And a leather tourniquet closes around your throat, and your legs—bound to your shoulders with a complex system of pulleys and chains—start to stiffen and cramp, and the blood pools to your genitals and your brain, and as you shudder to one final, magnificent orgasm you croak, "I love you."
And wax drips off your nipples and cools on your thighs, and it stings and solidifies and brings up wicked goosebumps on your soft, supple flesh, and edging close to ecstasy you pant, "I love you."
And hands unseen are whipping at you through the dark, and each of your limbs is bound to a separate post of the bed, and your body isn't yours anymore—it is scratches and pink pre-blushes of bruises and the sting of a whip and the red welts of suffering, and you are gristle, euphoric gristle, and you shout to whomever it is hurting you, pleasuring you, "I love you."
And you take one delicious breath after the hands are released from around your neck and the bag taken off from over your head and you release that slick, sticky feeling that was your entire body being covered in lubricant and you look at what a mess you are, what a dirty little mess you've become, and look up at the light and say, "I love you."
And you take a sip from a glass of water because every fluid in your body has gushed out of you in a wave and you whisper, "I love you."
And you glisten and gleam and you are fresh out of the shower and pampered and powdered and swaddled in tight, fresh underwear, and suddenly every single one of your holes is filled at once—every single one, you are yanked and filled like a cushion at a cushion factory—and you yell out as much in surprise as in delight, "I love you!"
And you kneel on the floor and graciously lap it all up and gargle, "I love you."
Read on Noisey: Meeting the UK's Most Obsessive Vinyl Hoarders
Anyway: Valentine's news! It turns out saying "I love you" or talking about love or whatever in bed is actually more erotic in the long term than wearing fancy lingerie or engaging in straight-up foreplay.
That's according to a Chapman University study into the sex 'n' satisfaction habits of 39,000 married or cohabiting, consenting, heterosexual adults—all who had been with their partner for three or more years. So, like, the exact inverse of freaky. The most "slice of plain white bread with just a smidgen of warm margarine" sex-havers in the universe. Proper "just tap water is fine, thanks" orgasm-doers. The "Can we have the lights off, Lynn? And close the curtains. You know I can't rest if we don't close the curtains" of the fuck-loving world.
Anyway, out of them, turns out the more satisfied were the ones who regularly indulged in intimate behavior, with 75 percent of satisfied men and 74 percent of satisfied women in the study being the ones who regularly said "I love you" or spoke lovingly while they had sex. And probably said things immediately afterwards like, "Actually, I prefer spooning to intercourse." The kind of people who get up early to go to farmer's markets. Dream distantly of living in Downton Abbey times. Take little Tupperware containers full of seeds and nuts to work to stop them from breaking down and just enjoying a dirty, guilty lil' vending machine Snickers.

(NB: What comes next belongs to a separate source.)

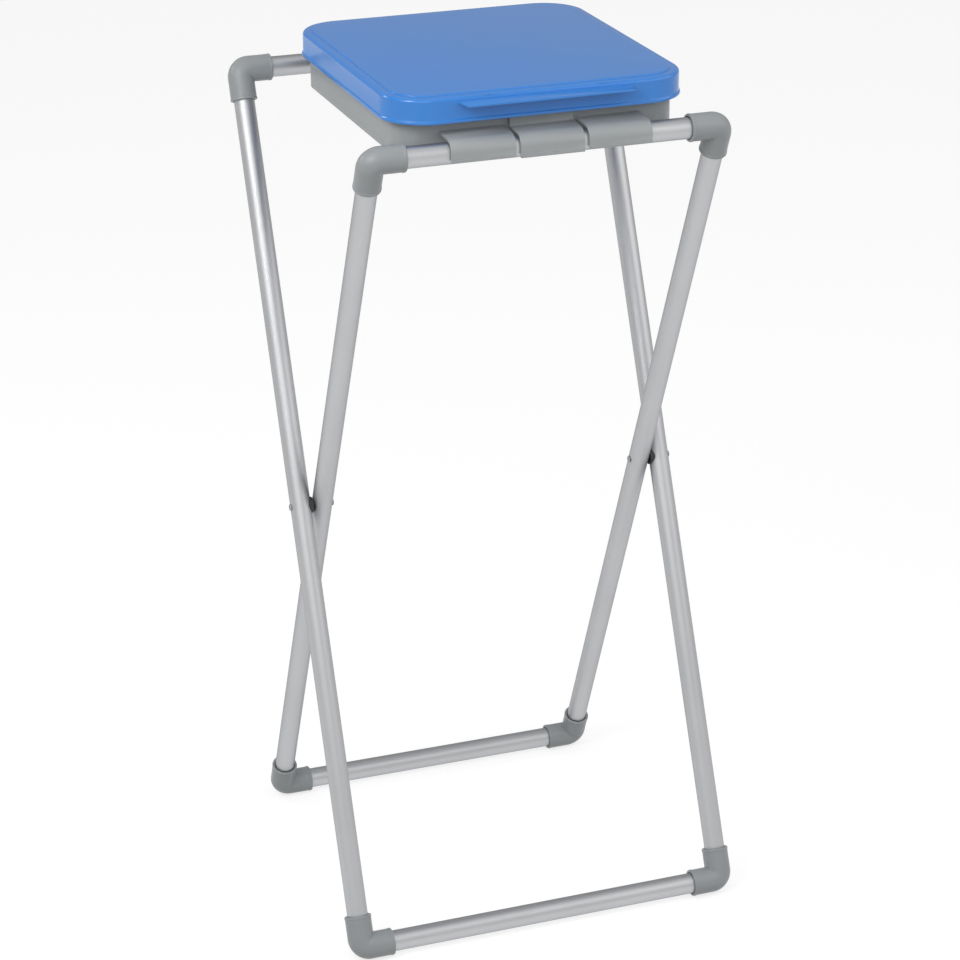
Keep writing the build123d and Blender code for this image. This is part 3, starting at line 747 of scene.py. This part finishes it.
def soft_lamp(name, azimuth, elevation, distance, width, height, watts):
    """A rectangular lamp that faces the stand's upper part. Prints about what it gives there, in W/m2."""
    data = bpy.data.lights.new(name, "AREA")
    data.shape = "RECTANGLE"
    data.size = width
    data.size_y = height
    data.energy = watts
    lamp = bpy.data.objects.new(name, data)
    turned, raised = math.radians(azimuth), math.radians(elevation)
    way_out = Vector(
        (math.sin(turned) * math.cos(raised), -math.cos(turned) * math.cos(raised), math.sin(raised))
    )
    facing = way_out.to_track_quat("Z", "Y").to_matrix().to_4x4()
    lamp.matrix_world = Matrix.Translation(LIT_PLACE + way_out * distance) @ facing
    bpy.context.scene.collection.objects.link(lamp)
    print(name, "at", [round(v, 2) for v in lamp.location], "gives", round(watts / math.pi / distance**2, 2))


soft_lamp("key_lamp", azimuth=-44, elevation=32, distance=2.3, width=3.4, height=1.8, watts=21)
soft_lamp("key_core", azimuth=-56, elevation=35, distance=2.1, width=0.6, height=0.6, watts=11)
soft_lamp("side_lamp", azimuth=56, elevation=25, distance=2.5, width=3.0, height=1.8, watts=18)
soft_lamp("top_lamp", azimuth=0, elevation=82, distance=2.2, width=2.0, height=2.0, watts=4.5)
soft_lamp("rim_lamp", azimuth=-128, elevation=24, distance=2.6, width=0.5, height=0.7, watts=8)

# %% [markdown]
# The room is a little darker behind the object than in front of it. That is what gives a tube its grey
# edges, because a surface seen at a glancing angle mirrors what lies behind it. The level changes evenly
# with the Y of the direction that is looked in, between the two limits below.

# %% Room light
ROOM_FRONT = 0.62
ROOM_BACK = 0.42
FRONT_UP_TO = -0.7
BACK_FROM = 0.9
world = bpy.data.worlds.new("studio_room")
world.use_nodes = True
room = world.node_tree.nodes["Background"]
room.inputs["Color"].default_value = linear("#ffffff")
look = add_node(world.node_tree, "ShaderNodeTexCoord").outputs["Generated"]
look_axes = add_node(world.node_tree, "ShaderNodeSeparateXYZ", {0: look})
room_level = add_node(
    world.node_tree,
    "ShaderNodeMapRange",
    {
        "Value": look_axes.outputs["Y"],
        "From Min": FRONT_UP_TO,
        "From Max": BACK_FROM,
        "To Min": ROOM_FRONT,
        "To Max": ROOM_BACK,
    },
)
world.node_tree.links.new(room_level.outputs[0], room.inputs["Strength"])
bpy.context.scene.world = world
bpy.context.scene.view_settings.view_transform = "Standard"
print("room light from", ROOM_FRONT, "in front to", ROOM_BACK, "behind")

That said the phrase was also uttered by 49 percent of dissatisfied men and 44 percent of dissatisfied women, so maybe love truly is a lie.
"Almost half of satisfied and dissatisfied couples read sexual self-help books and magazine articles, but what set sexually satisfied couples apart was that they actually tried some of the ideas," said lead study author Dr. David Frederick. The study also found 83 percent of people were sexually satisfied during the first six months of their relationships, and people who sent a teasing little sext earlier in the day were more likely to be sexually satisfied later on. Also sexual variety was important for overall satisfaction, but analysts couldn't figure out exactly which various sexual flavors were conducive to long term satisfaction—"evidence on the effectiveness of specific forms of variety, such as showering together or wearing lingerie or use of sex toys, is lacking"—so guess you've got to mess around with it a bit.
So, thanks to science, if you're planning on having some electric, earth-shattering orgasms this Valentine's Day, don't come at your lover with a dildo or a variety pack of intense warming pleasure gels or restraints or frankly appalling DVD footage of someone getting done. Instead, just drop the L-bomb, right in the middle of the freshly ironed sheets, right before you bark yourself to a climax six minutes after starting. Have a good one, lovers. Have a good one.